As Prepared for Delivery on December 14, 2023

Thank you, Anthony and Tim, for your presentation and the work of your team in bringing this request to fund the Central Liquidity Facility in 2024 before the NCUA Board. Tim, I understand that this presentation was your first time presenting at the Board table. You did a fine job.

The NCUA Board, in its statutory capacity as the CLF’s executive body, must approve the CLF’s budget. In prior years, the CLF’s expenditures were accounted for in the NCUA operating budget. However, this request for approval of the CLF budget reflects the NCUA Board’s recent decision to strengthen the overall independence of the CLF. In doing so, we separated the CLF budget from the NCUA operating budget.

As Anthony noted, the requested 2024 CLF budget is a hair under $2.2 million. The proposed budget is also reasonable and proportional to the needs of the CLF. Moreover, the financial spending plan prepares for potential contingencies should demand for liquidity advances rise in the next twelve months.
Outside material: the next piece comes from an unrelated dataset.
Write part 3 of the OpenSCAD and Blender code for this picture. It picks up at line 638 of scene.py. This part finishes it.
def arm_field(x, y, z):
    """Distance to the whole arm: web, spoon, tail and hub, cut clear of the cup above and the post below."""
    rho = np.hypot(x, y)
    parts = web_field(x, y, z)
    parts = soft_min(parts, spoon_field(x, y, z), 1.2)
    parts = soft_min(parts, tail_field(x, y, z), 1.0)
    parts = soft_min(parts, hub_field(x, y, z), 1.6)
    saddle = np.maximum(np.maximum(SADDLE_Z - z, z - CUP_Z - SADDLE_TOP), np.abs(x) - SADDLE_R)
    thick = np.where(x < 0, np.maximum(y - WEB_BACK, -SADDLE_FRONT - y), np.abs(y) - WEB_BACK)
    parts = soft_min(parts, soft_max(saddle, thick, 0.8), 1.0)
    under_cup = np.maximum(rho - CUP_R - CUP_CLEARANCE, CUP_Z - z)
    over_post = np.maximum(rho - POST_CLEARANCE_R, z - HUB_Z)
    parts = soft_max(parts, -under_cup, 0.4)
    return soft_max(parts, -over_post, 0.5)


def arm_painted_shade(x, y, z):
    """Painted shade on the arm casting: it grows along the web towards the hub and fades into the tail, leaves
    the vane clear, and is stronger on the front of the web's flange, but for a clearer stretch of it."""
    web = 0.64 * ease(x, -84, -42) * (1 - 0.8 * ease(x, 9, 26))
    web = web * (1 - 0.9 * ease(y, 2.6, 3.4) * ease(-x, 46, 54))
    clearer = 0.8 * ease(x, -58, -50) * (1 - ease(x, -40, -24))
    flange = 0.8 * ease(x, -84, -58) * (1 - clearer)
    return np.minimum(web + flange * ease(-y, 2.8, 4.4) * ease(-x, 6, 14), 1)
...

As such, I will support this staff budget recommendation.

In the current economic environment of higher interest rates and heightened liquidity risks for credit unions, including several with more than $1 billion in assets, the role of the Central Liquidity Facility as a liquidity backstop has assumed even greater importance. There’s an age-old axiom: “There’s strength in numbers.” That’s especially true here because the more members the CLF has, the more effective it becomes as a liquidity facility.

Over the last eleven months, the CLF has added 52 new members. The addition of these new members has increased the CLF’s capacity to a total of $20.1 billion. That’s welcome news considering the nearly $10 billion contraction that occurred late last year when the temporary statutory enhancements expired. And the facility is working as it should. In fact, the CLF recently made an advance to a member credit union to address liquidity needs.
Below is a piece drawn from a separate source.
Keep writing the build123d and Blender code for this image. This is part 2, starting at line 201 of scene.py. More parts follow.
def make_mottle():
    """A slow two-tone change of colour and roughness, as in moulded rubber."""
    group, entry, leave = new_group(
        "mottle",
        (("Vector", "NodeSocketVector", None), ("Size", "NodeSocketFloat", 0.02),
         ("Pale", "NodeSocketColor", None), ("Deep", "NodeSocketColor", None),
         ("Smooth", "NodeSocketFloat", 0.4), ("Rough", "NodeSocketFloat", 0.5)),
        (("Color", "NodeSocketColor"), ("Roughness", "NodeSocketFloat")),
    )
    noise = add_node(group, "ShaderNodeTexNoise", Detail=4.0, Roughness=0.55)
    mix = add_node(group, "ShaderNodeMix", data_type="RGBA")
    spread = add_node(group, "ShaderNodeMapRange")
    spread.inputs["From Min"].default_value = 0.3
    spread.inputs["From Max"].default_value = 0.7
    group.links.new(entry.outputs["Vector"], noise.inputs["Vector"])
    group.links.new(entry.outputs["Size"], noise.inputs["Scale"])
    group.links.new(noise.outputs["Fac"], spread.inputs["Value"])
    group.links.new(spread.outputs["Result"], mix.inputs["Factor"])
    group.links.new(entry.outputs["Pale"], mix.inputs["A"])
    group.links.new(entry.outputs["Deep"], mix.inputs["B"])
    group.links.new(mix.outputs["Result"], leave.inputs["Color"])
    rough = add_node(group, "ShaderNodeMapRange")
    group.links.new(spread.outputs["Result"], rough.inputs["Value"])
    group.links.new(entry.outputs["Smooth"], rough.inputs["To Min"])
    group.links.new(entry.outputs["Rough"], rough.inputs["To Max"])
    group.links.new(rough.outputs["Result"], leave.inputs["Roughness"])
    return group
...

While the facility is growing in capacity, the congressional restoration of the recently expired CLF statutory enhancements — like the agent-membership provisions for corporate credit unions to serve a subset of their members — would serve the system well. That’s why the NCUA Board continues to call upon Congress to reinstate these provisions, which the Congressional Budget Office has scored as costing the taxpayer nothing. And such legislation would better enable the CLF to serve as a shock absorber for future liquidity events within the credit union system.

Even so, and especially now, the CLF remains a beneficial tool. Access to the CLF or another federal liquidity backstop should be part of any credit union’s broader liquidity risk management plans for a variety of contingencies, not merely during times of crisis. The industry must always prepare for a rainy day, and the CLF is an effective way to do so.

Again, I will support this budget. That concludes my remarks. I now recognize Vice Chairman Hauptman.